Reader Comments (Page 1 of 1)
2-15-2007 @ 6:12PM
Ian Gibson said...
there's a huge problem with these statistics though - there are more male directors than female directors. so for example, if hollywood was completely unbiased than lets say 5% of directors are female, therefore 5% of awards would go to female directors.
Reply
2-15-2007 @ 7:42PM
Bryan said...
I think things will change more noticeably when a woman directs a HUGE blockbuster. It's going to happen eventually.
Reply
2-15-2007 @ 11:11PM
Peter Nellhaus said...
I would think that the opportunities for women who are filmmakers would have been better with studio executives like Amy Pascal and Stacy Sher. Also, the top actresses have not been using their clout on behalf of women directors.
Reply
2-16-2007 @ 11:02AM
Mary said...
2. I think things will change more noticeably when a woman directs a HUGE blockbuster. It's going to happen eventually.
Posted at 7:42PM on Feb 15th 2007 by Bryan
One could argue that in 1998 director Mimi Leder had a summer "blockbuster" in "Deep Impact."

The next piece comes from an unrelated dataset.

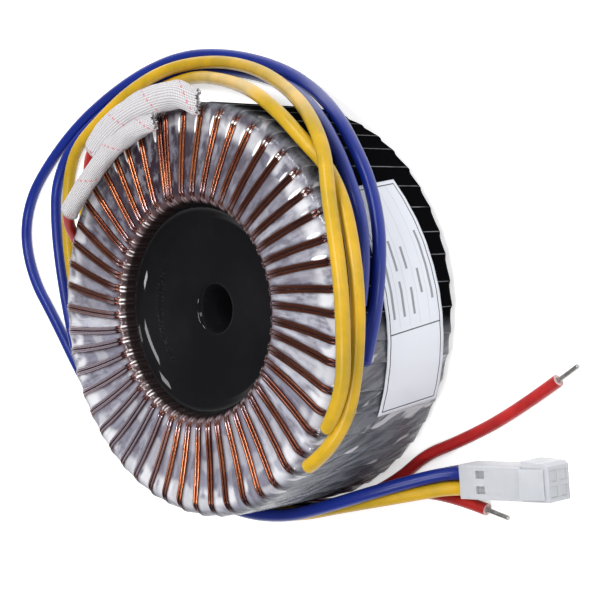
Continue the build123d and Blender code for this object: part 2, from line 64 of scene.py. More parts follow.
# ----------------------------------------------------------------- shading
class Board:
    """Short calls for laying out one node tree."""

    def __init__(self, tree: Tree) -> None:
        """Starts on a tree.

        Args:
            tree: The node tree to add to.
        """
        self.tree = tree

    def add(self, kind: str, inputs: dict[str | int, object] | None = None, **settings: object) -> Node:
        """Adds a node.

        Args:
            kind: The node's type name.
            inputs: Values or output sockets, by input name or index.
            **settings: Properties of the node itself.

        Returns:
            The new node.
        """
        node = self.tree.nodes.new(kind)
        for name, value in settings.items():
            setattr(node, name, value)
        for name, value in (inputs or {}).items():
            if isinstance(value, Socket):
                self.tree.links.new(value, node.inputs[name])
            else:
                node.inputs[name].default_value = value
        return node

    def feed(self, node: Node, source: Socket, *names: str) -> None:
        """Links a socket to inputs of a node."""
        for name in names:
            self.tree.links.new(source, node.inputs[name])

    def math(self, operation: str, *values: object, clamp: bool = False) -> Socket:
        """Returns the output of a Math node on the given values."""
        node = self.add("ShaderNodeMath", dict(enumerate(values)), operation=operation, use_clamp=clamp)
        return node.outputs[0]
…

This may not count as a "huge" blockbuster by today's standards, but that summer, "Deep Impact" grossed $140 million in the US and $349 million worldwide. Two movies were projected to do bigger business: Michael Bay's "Armageddon" and "Godzilla."
"Armageddon" did the best box office - $201 million domestic and $553+ worldwide. "Godzilla," helmed by Roland Emmerich, posted $136 million domestic and $379 worldwide.
One could argue Leder had a summer hit domestically, better than "Godzilla" which was projected to gross $250 million domestic.